◆ **TASK STATEMENT**: Copy exactly the lines from the one containing "leg_front_left();" to the one containing "obj.parent = empty", both lines included, and nothing else.

◆ **DATA PROVIDED**:
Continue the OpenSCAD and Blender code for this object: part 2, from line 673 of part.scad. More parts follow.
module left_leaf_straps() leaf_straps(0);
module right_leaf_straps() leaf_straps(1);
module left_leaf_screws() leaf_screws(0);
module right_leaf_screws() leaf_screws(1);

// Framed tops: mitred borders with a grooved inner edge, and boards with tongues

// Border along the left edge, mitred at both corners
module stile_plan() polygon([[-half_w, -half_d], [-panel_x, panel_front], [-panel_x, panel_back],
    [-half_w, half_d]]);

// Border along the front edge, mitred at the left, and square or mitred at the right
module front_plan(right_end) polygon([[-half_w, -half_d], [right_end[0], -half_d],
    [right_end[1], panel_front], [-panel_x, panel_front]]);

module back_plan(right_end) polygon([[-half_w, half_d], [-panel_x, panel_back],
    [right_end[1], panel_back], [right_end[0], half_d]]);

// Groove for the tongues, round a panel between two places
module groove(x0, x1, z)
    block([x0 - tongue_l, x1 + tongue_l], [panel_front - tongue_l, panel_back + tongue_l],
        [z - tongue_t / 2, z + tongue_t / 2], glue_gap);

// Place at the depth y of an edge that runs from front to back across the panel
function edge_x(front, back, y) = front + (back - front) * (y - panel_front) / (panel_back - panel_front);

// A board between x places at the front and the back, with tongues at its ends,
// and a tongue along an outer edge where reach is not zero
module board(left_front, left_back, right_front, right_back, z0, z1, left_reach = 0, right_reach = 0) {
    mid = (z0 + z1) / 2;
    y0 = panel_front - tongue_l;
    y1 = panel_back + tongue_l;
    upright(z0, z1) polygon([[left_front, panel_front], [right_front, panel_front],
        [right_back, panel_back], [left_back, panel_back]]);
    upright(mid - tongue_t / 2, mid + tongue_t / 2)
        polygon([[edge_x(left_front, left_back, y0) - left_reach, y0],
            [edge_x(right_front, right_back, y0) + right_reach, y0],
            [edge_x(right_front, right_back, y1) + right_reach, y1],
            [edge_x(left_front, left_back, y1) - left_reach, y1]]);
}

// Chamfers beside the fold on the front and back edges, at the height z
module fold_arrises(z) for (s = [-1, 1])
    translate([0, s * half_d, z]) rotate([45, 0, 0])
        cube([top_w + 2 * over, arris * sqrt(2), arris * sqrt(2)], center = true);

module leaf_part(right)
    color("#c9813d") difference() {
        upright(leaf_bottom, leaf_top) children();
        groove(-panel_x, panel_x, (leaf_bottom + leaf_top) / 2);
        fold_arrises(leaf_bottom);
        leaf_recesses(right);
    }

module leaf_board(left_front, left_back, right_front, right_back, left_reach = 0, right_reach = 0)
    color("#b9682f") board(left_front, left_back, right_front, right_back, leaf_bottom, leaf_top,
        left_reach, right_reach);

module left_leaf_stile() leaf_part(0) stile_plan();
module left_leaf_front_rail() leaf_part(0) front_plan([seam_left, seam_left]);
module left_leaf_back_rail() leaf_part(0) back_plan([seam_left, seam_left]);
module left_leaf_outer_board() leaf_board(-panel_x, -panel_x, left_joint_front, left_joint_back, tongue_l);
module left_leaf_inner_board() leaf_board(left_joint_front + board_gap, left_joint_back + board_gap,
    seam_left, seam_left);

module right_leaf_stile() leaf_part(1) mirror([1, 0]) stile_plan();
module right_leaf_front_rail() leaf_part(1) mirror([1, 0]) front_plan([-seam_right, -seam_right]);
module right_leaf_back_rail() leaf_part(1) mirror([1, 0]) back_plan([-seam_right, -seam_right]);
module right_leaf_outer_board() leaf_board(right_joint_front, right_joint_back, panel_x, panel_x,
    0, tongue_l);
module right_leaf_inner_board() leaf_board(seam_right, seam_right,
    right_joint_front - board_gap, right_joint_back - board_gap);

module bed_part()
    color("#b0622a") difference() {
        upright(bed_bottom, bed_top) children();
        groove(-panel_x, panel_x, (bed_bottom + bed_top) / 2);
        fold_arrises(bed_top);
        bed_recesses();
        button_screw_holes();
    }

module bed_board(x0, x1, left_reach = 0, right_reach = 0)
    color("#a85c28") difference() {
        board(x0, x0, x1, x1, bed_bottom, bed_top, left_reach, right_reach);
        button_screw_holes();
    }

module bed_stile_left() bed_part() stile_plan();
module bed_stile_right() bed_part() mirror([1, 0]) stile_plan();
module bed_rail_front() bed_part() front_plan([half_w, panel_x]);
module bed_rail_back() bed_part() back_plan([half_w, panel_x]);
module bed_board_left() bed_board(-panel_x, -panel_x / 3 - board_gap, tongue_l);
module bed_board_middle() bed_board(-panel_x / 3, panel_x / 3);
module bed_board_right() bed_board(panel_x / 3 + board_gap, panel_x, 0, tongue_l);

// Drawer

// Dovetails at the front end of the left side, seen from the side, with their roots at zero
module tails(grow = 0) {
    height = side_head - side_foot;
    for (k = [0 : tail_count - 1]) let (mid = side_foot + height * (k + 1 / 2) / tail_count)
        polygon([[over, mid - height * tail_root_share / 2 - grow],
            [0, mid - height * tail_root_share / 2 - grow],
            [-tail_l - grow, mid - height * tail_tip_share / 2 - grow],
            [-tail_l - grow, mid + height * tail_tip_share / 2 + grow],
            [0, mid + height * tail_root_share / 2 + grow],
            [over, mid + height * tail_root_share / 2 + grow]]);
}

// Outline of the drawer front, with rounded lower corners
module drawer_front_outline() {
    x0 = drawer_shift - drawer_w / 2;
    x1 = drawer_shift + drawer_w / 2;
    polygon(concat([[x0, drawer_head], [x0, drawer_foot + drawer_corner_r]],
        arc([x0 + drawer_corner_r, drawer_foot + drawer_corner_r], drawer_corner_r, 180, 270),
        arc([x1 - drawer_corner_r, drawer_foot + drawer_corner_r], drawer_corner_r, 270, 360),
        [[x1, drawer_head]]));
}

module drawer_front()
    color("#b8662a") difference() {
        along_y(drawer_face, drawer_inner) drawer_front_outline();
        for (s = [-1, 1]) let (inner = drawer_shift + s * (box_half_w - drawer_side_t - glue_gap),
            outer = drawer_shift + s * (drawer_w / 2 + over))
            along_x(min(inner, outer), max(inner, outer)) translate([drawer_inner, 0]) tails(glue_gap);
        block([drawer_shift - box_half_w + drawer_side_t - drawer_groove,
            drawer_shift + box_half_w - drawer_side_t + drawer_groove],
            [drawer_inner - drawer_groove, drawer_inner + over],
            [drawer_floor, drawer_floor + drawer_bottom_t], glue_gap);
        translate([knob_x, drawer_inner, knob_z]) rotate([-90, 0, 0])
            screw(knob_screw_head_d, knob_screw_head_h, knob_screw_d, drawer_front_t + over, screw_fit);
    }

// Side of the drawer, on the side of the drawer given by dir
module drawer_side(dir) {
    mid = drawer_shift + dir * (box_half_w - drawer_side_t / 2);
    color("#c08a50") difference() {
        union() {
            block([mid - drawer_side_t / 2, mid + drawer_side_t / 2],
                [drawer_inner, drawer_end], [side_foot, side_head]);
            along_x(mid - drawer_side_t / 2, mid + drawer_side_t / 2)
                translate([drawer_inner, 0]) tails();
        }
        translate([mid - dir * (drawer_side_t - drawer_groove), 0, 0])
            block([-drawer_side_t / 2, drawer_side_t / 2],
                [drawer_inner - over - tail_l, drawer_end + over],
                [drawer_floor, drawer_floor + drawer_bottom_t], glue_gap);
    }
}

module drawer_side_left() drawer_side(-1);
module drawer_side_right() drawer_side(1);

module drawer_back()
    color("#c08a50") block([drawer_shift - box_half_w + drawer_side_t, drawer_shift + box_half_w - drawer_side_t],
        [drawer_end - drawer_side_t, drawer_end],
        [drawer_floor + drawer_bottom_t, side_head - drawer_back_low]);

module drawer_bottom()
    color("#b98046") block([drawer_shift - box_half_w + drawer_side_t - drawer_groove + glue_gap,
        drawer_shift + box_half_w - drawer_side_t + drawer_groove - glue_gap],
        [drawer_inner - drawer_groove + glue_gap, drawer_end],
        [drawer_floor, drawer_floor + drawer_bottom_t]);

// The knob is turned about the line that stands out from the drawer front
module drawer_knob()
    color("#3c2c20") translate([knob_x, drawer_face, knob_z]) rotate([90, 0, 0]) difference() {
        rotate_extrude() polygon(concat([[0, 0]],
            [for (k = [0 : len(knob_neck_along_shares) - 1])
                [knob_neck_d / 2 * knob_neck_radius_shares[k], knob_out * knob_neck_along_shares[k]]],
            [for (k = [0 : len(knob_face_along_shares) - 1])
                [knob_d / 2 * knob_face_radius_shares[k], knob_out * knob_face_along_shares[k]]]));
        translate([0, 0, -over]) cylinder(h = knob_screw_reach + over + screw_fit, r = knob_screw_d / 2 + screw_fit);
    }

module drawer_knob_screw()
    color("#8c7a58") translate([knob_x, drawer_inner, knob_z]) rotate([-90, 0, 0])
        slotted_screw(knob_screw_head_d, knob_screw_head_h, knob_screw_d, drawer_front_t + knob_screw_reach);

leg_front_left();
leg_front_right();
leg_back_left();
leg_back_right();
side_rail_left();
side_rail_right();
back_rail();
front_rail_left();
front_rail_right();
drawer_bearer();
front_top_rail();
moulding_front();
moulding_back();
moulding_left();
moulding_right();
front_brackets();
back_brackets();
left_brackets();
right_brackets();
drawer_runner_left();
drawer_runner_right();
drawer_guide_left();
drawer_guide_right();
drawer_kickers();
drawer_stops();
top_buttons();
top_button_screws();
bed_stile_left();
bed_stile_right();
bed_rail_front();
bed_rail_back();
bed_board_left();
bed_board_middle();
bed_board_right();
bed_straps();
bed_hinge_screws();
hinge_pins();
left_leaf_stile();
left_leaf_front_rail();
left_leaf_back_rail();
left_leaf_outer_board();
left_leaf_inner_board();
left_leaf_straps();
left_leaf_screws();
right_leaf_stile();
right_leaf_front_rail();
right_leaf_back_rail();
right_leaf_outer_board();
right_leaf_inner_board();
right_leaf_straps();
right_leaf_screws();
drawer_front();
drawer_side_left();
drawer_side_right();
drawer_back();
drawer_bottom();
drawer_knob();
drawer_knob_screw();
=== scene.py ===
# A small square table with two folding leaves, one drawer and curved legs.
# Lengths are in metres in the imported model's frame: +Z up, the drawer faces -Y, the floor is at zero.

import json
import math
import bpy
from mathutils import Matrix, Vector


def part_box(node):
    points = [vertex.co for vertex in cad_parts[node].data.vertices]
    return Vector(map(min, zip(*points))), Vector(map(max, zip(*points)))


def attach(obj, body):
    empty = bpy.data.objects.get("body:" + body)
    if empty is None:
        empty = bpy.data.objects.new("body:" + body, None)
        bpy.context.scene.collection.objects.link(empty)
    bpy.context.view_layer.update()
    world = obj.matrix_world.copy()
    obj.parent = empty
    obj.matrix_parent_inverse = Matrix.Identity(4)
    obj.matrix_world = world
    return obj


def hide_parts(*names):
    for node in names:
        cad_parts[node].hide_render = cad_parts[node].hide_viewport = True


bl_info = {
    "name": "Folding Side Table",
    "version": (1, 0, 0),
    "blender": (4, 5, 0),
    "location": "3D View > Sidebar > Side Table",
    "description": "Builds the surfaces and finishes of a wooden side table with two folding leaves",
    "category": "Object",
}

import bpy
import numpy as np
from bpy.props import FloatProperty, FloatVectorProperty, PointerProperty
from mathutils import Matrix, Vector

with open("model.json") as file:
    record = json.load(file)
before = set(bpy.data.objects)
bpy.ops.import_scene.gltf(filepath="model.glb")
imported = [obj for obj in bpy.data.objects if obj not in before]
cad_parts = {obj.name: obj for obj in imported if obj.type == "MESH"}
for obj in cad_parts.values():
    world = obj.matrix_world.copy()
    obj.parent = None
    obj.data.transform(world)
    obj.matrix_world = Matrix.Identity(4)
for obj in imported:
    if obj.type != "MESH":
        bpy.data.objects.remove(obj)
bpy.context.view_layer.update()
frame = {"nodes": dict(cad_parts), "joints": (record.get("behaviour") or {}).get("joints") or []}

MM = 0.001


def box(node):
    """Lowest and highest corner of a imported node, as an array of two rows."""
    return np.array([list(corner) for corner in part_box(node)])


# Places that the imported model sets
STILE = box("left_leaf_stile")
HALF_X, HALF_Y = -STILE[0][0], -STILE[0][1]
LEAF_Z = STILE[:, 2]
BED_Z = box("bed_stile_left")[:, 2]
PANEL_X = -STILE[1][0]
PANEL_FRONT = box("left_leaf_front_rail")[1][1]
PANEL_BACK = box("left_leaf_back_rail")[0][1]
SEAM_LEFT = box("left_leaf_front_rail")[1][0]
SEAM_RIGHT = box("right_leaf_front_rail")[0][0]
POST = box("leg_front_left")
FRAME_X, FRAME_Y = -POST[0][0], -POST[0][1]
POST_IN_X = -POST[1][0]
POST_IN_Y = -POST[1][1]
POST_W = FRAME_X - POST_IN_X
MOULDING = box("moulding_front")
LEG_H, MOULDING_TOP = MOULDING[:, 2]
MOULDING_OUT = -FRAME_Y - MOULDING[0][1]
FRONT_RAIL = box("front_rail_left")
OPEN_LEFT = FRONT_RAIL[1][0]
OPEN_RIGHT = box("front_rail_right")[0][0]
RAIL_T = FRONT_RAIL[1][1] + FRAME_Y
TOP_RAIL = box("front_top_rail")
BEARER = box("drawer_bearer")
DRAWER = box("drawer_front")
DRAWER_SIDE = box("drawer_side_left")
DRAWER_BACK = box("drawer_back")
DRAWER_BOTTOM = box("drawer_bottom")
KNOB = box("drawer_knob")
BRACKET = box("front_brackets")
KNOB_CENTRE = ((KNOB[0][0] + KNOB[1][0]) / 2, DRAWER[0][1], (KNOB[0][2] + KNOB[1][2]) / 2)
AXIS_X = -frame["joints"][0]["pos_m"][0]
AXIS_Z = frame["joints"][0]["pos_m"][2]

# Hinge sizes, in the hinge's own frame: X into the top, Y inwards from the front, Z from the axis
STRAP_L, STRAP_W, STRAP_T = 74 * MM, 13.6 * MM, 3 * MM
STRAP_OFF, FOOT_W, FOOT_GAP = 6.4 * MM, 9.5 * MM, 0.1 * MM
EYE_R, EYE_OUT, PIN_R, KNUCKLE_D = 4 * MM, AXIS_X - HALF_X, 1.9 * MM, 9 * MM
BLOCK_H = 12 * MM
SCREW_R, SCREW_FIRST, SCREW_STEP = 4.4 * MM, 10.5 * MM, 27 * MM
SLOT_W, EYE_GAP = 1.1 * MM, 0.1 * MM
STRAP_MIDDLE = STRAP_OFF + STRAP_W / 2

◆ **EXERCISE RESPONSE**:
leg_front_left();
leg_front_right();
leg_back_left();
leg_back_right();
side_rail_left();
side_rail_right();
back_rail();
front_rail_left();
front_rail_right();
drawer_bearer();
front_top_rail();
moulding_front();
moulding_back();
moulding_left();
moulding_right();
front_brackets();
back_brackets();
left_brackets();
right_brackets();
drawer_runner_left();
drawer_runner_right();
drawer_guide_left();
drawer_guide_right();
drawer_kickers();
drawer_stops();
top_buttons();
top_button_screws();
bed_stile_left();
bed_stile_right();
bed_rail_front();
bed_rail_back();
bed_board_left();
bed_board_middle();
bed_board_right();
bed_straps();
bed_hinge_screws();
hinge_pins();
left_leaf_stile();
left_leaf_front_rail();
left_leaf_back_rail();
left_leaf_outer_board();
left_leaf_inner_board();
left_leaf_straps();
left_leaf_screws();
right_leaf_stile();
right_leaf_front_rail();
right_leaf_back_rail();
right_leaf_outer_board();
right_leaf_inner_board();
right_leaf_straps();
right_leaf_screws();
drawer_front();
drawer_side_left();
drawer_side_right();
drawer_back();
drawer_bottom();
drawer_knob();
drawer_knob_screw();
=== scene.py ===
# A small square table with two folding leaves, one drawer and curved legs.
# Lengths are in metres in the imported model's frame: +Z up, the drawer faces -Y, the floor is at zero.

import json
import math
import bpy
from mathutils import Matrix, Vector


def part_box(node):
    points = [vertex.co for vertex in cad_parts[node].data.vertices]
    return Vector(map(min, zip(*points))), Vector(map(max, zip(*points)))


def attach(obj, body):
    empty = bpy.data.objects.get("body:" + body)
    if empty is None:
        empty = bpy.data.objects.new("body:" + body, None)
        bpy.context.scene.collection.objects.link(empty)
    bpy.context.view_layer.update()
    world = obj.matrix_world.copy()
    obj.parent = empty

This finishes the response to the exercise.